===== Given data =====
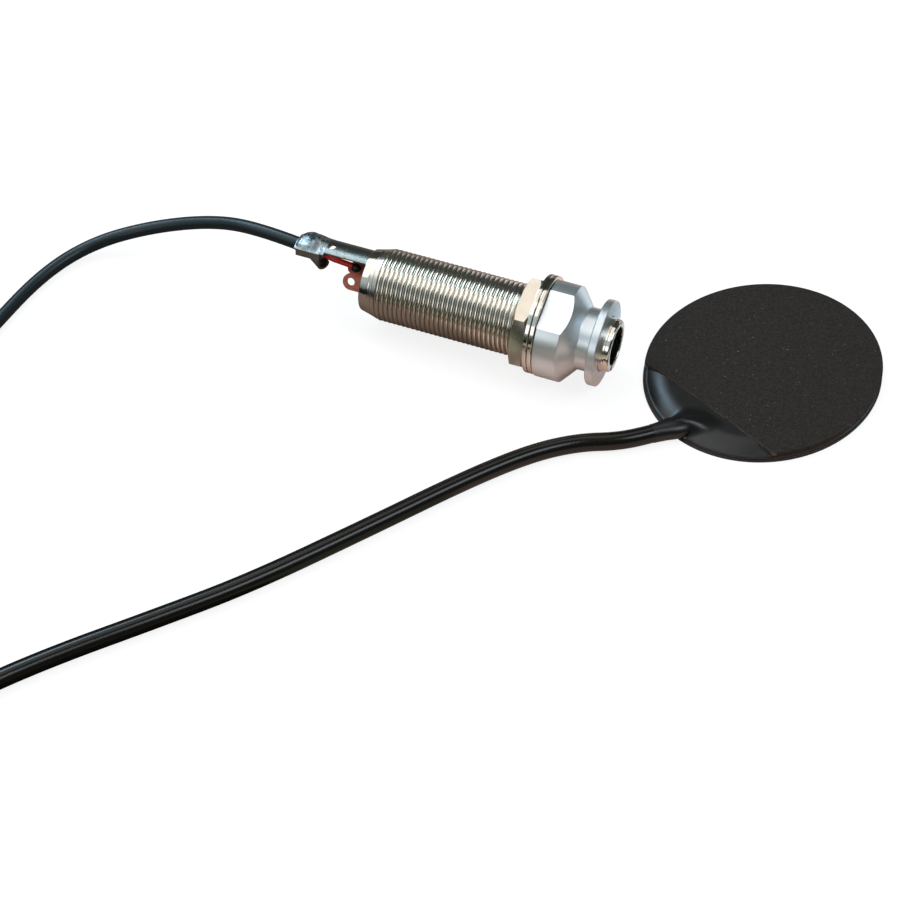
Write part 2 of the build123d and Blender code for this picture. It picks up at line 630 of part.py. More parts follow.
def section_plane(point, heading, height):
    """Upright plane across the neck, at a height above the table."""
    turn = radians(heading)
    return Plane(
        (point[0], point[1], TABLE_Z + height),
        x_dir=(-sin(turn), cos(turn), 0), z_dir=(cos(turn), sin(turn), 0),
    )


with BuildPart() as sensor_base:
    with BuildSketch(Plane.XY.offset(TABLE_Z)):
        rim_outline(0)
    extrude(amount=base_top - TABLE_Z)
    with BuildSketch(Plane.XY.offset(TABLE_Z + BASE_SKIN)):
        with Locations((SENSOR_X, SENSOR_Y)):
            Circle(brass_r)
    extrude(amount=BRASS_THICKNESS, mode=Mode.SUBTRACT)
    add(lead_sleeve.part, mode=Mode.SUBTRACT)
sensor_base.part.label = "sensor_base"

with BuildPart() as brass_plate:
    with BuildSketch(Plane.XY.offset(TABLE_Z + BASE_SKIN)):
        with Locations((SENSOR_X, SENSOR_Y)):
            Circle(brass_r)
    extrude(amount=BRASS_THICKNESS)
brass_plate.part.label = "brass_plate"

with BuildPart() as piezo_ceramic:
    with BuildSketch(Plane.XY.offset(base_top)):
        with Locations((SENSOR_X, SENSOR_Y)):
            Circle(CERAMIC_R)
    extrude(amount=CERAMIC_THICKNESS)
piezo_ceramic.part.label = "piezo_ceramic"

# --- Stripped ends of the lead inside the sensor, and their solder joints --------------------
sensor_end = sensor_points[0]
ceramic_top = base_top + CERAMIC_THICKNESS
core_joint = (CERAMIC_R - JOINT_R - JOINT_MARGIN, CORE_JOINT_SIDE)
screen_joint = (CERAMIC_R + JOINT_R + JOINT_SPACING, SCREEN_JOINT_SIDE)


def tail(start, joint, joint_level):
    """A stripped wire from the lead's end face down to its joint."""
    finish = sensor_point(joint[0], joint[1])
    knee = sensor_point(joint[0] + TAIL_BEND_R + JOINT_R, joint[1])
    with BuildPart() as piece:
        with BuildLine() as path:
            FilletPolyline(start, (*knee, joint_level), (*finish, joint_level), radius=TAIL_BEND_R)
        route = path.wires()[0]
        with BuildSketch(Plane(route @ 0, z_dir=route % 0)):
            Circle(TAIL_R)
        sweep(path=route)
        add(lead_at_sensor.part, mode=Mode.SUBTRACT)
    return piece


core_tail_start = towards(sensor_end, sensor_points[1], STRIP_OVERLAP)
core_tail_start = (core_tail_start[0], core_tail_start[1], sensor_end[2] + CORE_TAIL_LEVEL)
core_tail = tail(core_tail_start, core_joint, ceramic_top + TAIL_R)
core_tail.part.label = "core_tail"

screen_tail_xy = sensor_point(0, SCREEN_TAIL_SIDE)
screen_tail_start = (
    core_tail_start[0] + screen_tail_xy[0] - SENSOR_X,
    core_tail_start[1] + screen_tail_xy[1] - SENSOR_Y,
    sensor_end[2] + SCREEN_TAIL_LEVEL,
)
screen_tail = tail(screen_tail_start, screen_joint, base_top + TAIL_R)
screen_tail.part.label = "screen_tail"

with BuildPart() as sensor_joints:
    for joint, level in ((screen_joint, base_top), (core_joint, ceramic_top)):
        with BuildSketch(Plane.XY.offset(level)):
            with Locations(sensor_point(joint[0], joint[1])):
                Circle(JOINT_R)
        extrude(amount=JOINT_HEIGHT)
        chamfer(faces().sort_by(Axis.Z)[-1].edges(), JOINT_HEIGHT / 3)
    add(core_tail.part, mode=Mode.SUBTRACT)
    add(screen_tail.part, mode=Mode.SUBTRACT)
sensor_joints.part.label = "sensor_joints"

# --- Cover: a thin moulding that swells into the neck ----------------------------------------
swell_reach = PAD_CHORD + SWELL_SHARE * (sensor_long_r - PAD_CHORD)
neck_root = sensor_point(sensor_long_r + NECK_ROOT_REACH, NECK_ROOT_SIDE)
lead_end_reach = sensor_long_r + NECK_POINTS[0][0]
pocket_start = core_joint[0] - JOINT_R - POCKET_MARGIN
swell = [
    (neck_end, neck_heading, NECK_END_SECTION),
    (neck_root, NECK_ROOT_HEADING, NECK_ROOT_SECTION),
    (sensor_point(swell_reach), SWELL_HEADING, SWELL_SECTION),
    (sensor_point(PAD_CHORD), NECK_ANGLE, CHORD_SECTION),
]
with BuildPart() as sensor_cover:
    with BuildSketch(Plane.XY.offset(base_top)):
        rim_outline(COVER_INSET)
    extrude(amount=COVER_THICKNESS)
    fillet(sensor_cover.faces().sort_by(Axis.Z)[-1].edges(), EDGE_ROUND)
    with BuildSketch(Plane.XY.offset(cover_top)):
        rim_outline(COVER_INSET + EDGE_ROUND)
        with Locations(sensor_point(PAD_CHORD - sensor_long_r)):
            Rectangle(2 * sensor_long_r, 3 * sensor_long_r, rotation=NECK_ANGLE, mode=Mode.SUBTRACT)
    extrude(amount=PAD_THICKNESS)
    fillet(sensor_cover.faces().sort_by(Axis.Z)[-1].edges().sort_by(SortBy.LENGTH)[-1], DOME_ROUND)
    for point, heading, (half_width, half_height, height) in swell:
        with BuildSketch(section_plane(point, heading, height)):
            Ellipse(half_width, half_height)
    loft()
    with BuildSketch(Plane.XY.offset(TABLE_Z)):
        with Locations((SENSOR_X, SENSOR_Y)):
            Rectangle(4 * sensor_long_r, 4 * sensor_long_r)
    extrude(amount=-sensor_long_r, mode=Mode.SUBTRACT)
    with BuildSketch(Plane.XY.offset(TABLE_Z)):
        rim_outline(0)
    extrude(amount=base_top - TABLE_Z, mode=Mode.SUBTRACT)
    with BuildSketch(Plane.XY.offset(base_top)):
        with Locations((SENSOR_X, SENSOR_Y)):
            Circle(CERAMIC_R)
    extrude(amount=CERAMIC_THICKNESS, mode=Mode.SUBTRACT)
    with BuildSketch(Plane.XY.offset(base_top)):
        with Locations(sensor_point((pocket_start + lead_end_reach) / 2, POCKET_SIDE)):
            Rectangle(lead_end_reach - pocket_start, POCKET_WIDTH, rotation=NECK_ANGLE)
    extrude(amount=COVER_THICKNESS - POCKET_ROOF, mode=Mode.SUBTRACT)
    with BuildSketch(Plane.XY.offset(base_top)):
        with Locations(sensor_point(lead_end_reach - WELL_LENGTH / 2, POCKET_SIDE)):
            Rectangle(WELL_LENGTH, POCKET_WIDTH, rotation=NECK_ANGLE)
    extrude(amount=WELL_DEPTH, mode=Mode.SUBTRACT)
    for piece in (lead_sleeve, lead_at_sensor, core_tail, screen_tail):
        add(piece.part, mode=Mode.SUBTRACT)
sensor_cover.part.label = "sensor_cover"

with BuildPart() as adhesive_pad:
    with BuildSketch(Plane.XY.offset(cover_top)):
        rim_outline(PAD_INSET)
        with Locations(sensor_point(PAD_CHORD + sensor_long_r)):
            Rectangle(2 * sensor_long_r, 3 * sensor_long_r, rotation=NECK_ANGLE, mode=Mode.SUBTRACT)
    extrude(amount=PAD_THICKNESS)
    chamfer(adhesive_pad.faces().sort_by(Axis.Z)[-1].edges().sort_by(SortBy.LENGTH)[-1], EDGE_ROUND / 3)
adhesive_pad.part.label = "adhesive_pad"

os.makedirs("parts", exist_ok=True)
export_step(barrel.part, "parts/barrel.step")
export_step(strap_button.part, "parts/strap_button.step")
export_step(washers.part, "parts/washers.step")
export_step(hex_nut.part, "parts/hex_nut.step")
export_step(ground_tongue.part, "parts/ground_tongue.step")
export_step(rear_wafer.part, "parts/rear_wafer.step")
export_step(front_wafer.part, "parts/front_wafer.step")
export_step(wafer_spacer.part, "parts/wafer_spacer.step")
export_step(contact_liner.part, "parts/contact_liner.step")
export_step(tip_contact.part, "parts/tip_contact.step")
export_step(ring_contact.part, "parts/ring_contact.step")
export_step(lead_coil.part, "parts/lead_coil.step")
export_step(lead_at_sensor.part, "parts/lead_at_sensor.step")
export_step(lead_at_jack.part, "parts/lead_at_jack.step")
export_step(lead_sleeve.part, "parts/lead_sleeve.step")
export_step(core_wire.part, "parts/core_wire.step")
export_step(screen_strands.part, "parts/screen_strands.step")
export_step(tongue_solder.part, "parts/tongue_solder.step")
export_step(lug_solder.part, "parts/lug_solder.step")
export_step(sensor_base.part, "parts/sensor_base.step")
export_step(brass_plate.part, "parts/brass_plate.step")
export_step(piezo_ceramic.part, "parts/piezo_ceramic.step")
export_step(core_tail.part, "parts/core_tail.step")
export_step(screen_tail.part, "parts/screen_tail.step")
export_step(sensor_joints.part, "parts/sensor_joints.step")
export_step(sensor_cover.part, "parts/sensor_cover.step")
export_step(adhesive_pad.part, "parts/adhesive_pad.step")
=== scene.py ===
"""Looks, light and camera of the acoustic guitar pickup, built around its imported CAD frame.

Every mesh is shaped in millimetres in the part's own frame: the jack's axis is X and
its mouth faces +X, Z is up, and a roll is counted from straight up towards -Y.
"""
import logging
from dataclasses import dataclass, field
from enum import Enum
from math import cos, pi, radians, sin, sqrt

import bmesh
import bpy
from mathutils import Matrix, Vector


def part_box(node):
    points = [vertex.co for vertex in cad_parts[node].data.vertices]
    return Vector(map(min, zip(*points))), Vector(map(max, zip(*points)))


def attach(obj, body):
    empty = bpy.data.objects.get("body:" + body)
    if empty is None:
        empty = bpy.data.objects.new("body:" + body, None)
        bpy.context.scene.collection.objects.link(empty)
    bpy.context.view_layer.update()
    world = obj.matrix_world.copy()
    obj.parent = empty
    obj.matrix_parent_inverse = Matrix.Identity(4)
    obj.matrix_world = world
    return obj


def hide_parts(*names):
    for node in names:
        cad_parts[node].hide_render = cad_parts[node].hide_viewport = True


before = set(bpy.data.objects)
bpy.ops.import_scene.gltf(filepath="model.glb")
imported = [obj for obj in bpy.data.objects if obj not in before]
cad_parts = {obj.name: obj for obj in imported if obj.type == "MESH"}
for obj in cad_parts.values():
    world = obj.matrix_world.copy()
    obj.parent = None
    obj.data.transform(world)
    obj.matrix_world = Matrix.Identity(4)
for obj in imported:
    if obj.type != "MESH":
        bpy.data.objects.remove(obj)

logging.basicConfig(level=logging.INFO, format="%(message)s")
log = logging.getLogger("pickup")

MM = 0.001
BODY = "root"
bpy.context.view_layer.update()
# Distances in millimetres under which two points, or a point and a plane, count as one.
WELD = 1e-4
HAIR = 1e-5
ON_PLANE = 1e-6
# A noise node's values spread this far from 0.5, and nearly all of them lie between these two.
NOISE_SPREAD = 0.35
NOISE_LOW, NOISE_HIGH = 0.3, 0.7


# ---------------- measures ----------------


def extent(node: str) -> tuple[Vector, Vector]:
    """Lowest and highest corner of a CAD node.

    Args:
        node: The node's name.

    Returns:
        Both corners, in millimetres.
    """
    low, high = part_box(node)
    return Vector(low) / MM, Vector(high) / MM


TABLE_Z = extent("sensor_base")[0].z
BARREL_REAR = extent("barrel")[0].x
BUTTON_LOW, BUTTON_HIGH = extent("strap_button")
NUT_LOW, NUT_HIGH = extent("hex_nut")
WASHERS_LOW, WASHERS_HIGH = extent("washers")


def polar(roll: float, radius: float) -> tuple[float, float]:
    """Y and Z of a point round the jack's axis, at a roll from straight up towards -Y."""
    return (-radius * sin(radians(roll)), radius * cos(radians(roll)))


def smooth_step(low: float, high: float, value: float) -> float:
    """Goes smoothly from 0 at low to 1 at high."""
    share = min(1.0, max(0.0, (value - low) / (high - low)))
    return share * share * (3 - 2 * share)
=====
### To be done:
Return exactly, and only, the lines from the one containing "obj.matrix_parent_inverse = Matrix.Identity(4)" down to the one containing "imported = [obj", with both of those lines included.

### Solution:
    obj.matrix_parent_inverse = Matrix.Identity(4)
    obj.matrix_world = world
    return obj


def hide_parts(*names):
    for node in names:
        cad_parts[node].hide_render = cad_parts[node].hide_viewport = True


before = set(bpy.data.objects)
bpy.ops.import_scene.gltf(filepath="model.glb")
imported = [obj for obj in bpy.data.objects if obj not in before]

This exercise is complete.